● **DESCRIPTION OF THE TASK**
Copy out all of the material exactly as presented.

● **GIVEN INFORMATION**

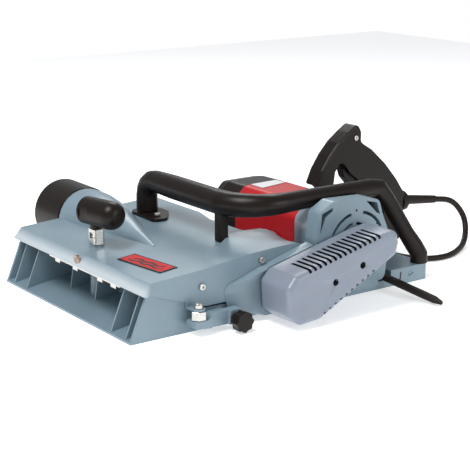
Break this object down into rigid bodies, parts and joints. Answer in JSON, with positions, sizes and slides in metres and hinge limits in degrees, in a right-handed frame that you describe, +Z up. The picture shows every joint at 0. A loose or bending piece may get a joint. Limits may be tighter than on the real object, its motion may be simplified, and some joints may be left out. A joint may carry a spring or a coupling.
{
  "type": "drum sander",
  "caption": "Wide hand-guided drum sander: sloping hood over a belt-driven drum, finned front shoe, dust port, bow handle, rear D handle and mains lead.",
  "frame": {"origin": "a point on the underside of the rear sole, in the machine's middle plane, 44 mm behind the front edge of the sole", "axes": "+X to the belt side, +Y rearward from the front shoe to the rear handle, +Z up from the work surface"},
  "size_m": [0.5282, 0.679, 0.2081],
  "materials": {
    "paint": "satin hammered-look paint",
    "cover_paint": "satin paint",
    "machined_aluminium": "machined",
    "black_plastic": "satin",
    "red_plastic": "semi-gloss",
    "rubber": "matt",
    "abrasive": "rough grit",
    "steel": "zinc plated",
    "dark_steel": "blackened",
    "laminations": "dull",
    "copper_steel": "varnished windings on a steel shaft",
    "label_red": "printed plate",
    "label_white": "printed film"
  },
  "bodies": {
    "base": {"arm_bolt": "steel", "arm_nut": "steel", "belt_cover": "cover_paint", "belt_housing": "paint", "bow_handle": "black_plastic", "bow_handle_foot": "black_plastic", "bow_handle_screw": "steel", "cable_boot": "rubber", "cable_coil": "rubber", "cable_collar": "rubber", "cover_screw_front": "dark_steel", "cover_screw_rear": "dark_steel", "depth_strip": "steel", "drive_belt": "rubber", "drum_bearing_left": "steel", "drum_bearing_right": "steel", "dust_port_sleeve": "black_plastic", "fan_housing": "paint", "handle_screw": "steel", "label_plate": "label_red", "lip_screw": "steel", "main_housing": "paint", "mains_cable": "rubber", "mains_plug": "black_plastic", "motor_bearing_left": "steel", "motor_bearing_right": "steel", "motor_end_cap": "black_plastic", "motor_housing": "red_plastic", "motor_label": "label_white", "motor_saddle": "paint", "motor_stator": "laminations", "parking_pivot": "steel", "rear_end_strip": "rubber", "rear_handle_left": "black_plastic", "rear_handle_right": "black_plastic", "rear_sole": "paint", "side_screw_front": "steel", "side_screw_rear": "steel", "switch_block": "black_plastic", "trigger_pin": "steel"},
    "drum": {"drum_core": "machined_aluminium", "abrasive_sleeve": "abrasive", "drum_pulley": "machined_aluminium"},
    "rotor": {"armature": "copper_steel", "cooling_fan": "black_plastic", "motor_pulley": "machined_aluminium"},
    "shoe": {"front_shoe": "paint", "shoe_guide_pin_left": "steel", "shoe_guide_pin_right": "steel"},
    "knob": {"depth_knob": "black_plastic", "knob_clevis": "steel", "clevis_pin": "steel", "depth_spindle": "steel"},
    "trigger": {"trigger": "black_plastic"},
    "lock_button": {"lock_button": "rubber"},
    "guide_arm": {"guide_arm": "paint"},
    "clamp": {"clamp_knob": "black_plastic", "clamp_stud": "steel"},
    "parking": {"parking_lever": "rubber"}
  },
  "joints": [
    {"name": "drum_spin", "type": "hinge", "parent": "base", "child": "drum", "pos_m": [0, -0.083, 0.041], "axis": [1, 0, 0], "continuous": true},
    {"name": "motor_spin", "type": "hinge", "parent": "base", "child": "rotor", "pos_m": [0, 0.0385, 0.084], "axis": [1, 0, 0], "continuous": true},
    {"name": "depth_knob_turn", "type": "hinge", "parent": "base", "child": "knob", "pos_m": [-0.014, -0.24, 0.1], "axis": [0, 0, 1], "range_deg": [0, 270]},
    {"name": "shoe_slide", "type": "slide", "parent": "base", "child": "shoe", "axis": [0, 0, 1], "range_m": [0, 0.003]},
    {"name": "trigger_press", "type": "hinge", "parent": "base", "child": "trigger", "pos_m": [0.045, 0.14, 0.148], "axis": [1, 0, 0], "range_deg": [0, 6], "stiffness_Nm_per_rad": 1.2, "springref_deg": -5.73},
    {"name": "lock_button_press", "type": "slide", "parent": "base", "child": "lock_button", "axis": [1, 0, 0], "range_m": [0, 0.003], "stiffness_N_per_m": 400, "springref_m": -0.002},
    {"name": "guide_arm_swing", "type": "hinge", "parent": "base", "child": "guide_arm", "pos_m": [0.184, -0.211, 0.018], "axis": [0, 0, 1], "range_deg": [-75, 0]},
    {"name": "clamp_knob_turn", "type": "hinge", "parent": "guide_arm", "child": "clamp", "pos_m": [0.2, -0.16, 0.0145], "axis": [1, 0, 0], "continuous": true},
    {"name": "parking_lever_swing", "type": "hinge", "parent": "base", "child": "parking", "pos_m": [0.162, 0.108, 0.018], "axis": [0, 0, 1], "range_deg": [-30, 33]}
  ],
  "couplings": [
    {"joint": "motor_spin", "follows": "drum_spin", "ratio": 2},
    {"joint": "depth_knob_turn", "follows": "shoe_slide", "rad_per_m": 1570}
  ]
}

● **FULL ANSWER**
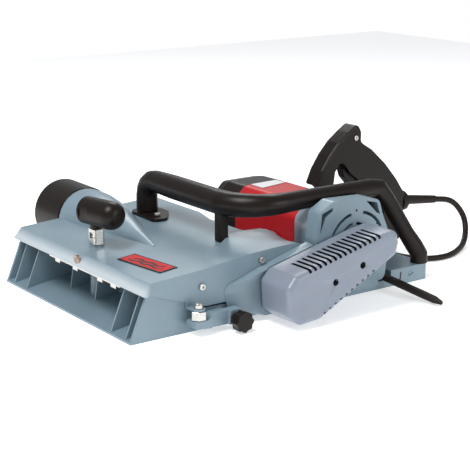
Break this object down into rigid bodies, parts and joints. Answer in JSON, with positions, sizes and slides in metres and hinge limits in degrees, in a right-handed frame that you describe, +Z up. The picture shows every joint at 0. A loose or bending piece may get a joint. Limits may be tighter than on the real object, its motion may be simplified, and some joints may be left out. A joint may carry a spring or a coupling.
{
  "type": "drum sander",
  "caption": "Wide hand-guided drum sander: sloping hood over a belt-driven drum, finned front shoe, dust port, bow handle, rear D handle and mains lead.",
  "frame": {"origin": "a point on the underside of the rear sole, in the machine's middle plane, 44 mm behind the front edge of the sole", "axes": "+X to the belt side, +Y rearward from the front shoe to the rear handle, +Z up from the work surface"},
  "size_m": [0.5282, 0.679, 0.2081],
  "materials": {
    "paint": "satin hammered-look paint",
    "cover_paint": "satin paint",
    "machined_aluminium": "machined",
    "black_plastic": "satin",
    "red_plastic": "semi-gloss",
    "rubber": "matt",
    "abrasive": "rough grit",
    "steel": "zinc plated",
    "dark_steel": "blackened",
    "laminations": "dull",
    "copper_steel": "varnished windings on a steel shaft",
    "label_red": "printed plate",
    "label_white": "printed film"
  },
  "bodies": {
    "base": {"arm_bolt": "steel", "arm_nut": "steel", "belt_cover": "cover_paint", "belt_housing": "paint", "bow_handle": "black_plastic", "bow_handle_foot": "black_plastic", "bow_handle_screw": "steel", "cable_boot": "rubber", "cable_coil": "rubber", "cable_collar": "rubber", "cover_screw_front": "dark_steel", "cover_screw_rear": "dark_steel", "depth_strip": "steel", "drive_belt": "rubber", "drum_bearing_left": "steel", "drum_bearing_right": "steel", "dust_port_sleeve": "black_plastic", "fan_housing": "paint", "handle_screw": "steel", "label_plate": "label_red", "lip_screw": "steel", "main_housing": "paint", "mains_cable": "rubber", "mains_plug": "black_plastic", "motor_bearing_left": "steel", "motor_bearing_right": "steel", "motor_end_cap": "black_plastic", "motor_housing": "red_plastic", "motor_label": "label_white", "motor_saddle": "paint", "motor_stator": "laminations", "parking_pivot": "steel", "rear_end_strip": "rubber", "rear_handle_left": "black_plastic", "rear_handle_right": "black_plastic", "rear_sole": "paint", "side_screw_front": "steel", "side_screw_rear": "steel", "switch_block": "black_plastic", "trigger_pin": "steel"},
    "drum": {"drum_core": "machined_aluminium", "abrasive_sleeve": "abrasive", "drum_pulley": "machined_aluminium"},
    "rotor": {"armature": "copper_steel", "cooling_fan": "black_plastic", "motor_pulley": "machined_aluminium"},
    "shoe": {"front_shoe": "paint", "shoe_guide_pin_left": "steel", "shoe_guide_pin_right": "steel"},
    "knob": {"depth_knob": "black_plastic", "knob_clevis": "steel", "clevis_pin": "steel", "depth_spindle": "steel"},
    "trigger": {"trigger": "black_plastic"},
    "lock_button": {"lock_button": "rubber"},
    "guide_arm": {"guide_arm": "paint"},
    "clamp": {"clamp_knob": "black_plastic", "clamp_stud": "steel"},
    "parking": {"parking_lever": "rubber"}
  },
  "joints": [
    {"name": "drum_spin", "type": "hinge", "parent": "base", "child": "drum", "pos_m": [0, -0.083, 0.041], "axis": [1, 0, 0], "continuous": true},
    {"name": "motor_spin", "type": "hinge", "parent": "base", "child": "rotor", "pos_m": [0, 0.0385, 0.084], "axis": [1, 0, 0], "continuous": true},
    {"name": "depth_knob_turn", "type": "hinge", "parent": "base", "child": "knob", "pos_m": [-0.014, -0.24, 0.1], "axis": [0, 0, 1], "range_deg": [0, 270]},
    {"name": "shoe_slide", "type": "slide", "parent": "base", "child": "shoe", "axis": [0, 0, 1], "range_m": [0, 0.003]},
    {"name": "trigger_press", "type": "hinge", "parent": "base", "child": "trigger", "pos_m": [0.045, 0.14, 0.148], "axis": [1, 0, 0], "range_deg": [0, 6], "stiffness_Nm_per_rad": 1.2, "springref_deg": -5.73},
    {"name": "lock_button_press", "type": "slide", "parent": "base", "child": "lock_button", "axis": [1, 0, 0], "range_m": [0, 0.003], "stiffness_N_per_m": 400, "springref_m": -0.002},
    {"name": "guide_arm_swing", "type": "hinge", "parent": "base", "child": "guide_arm", "pos_m": [0.184, -0.211, 0.018], "axis": [0, 0, 1], "range_deg": [-75, 0]},
    {"name": "clamp_knob_turn", "type": "hinge", "parent": "guide_arm", "child": "clamp", "pos_m": [0.2, -0.16, 0.0145], "axis": [1, 0, 0], "continuous": true},
    {"name": "parking_lever_swing", "type": "hinge", "parent": "base", "child": "parking", "pos_m": [0.162, 0.108, 0.018], "axis": [0, 0, 1], "range_deg": [-30, 33]}
  ],
  "couplings": [
    {"joint": "motor_spin", "follows": "drum_spin", "ratio": 2},
    {"joint": "depth_knob_turn", "follows": "shoe_slide", "rad_per_m": 1570}
  ]
}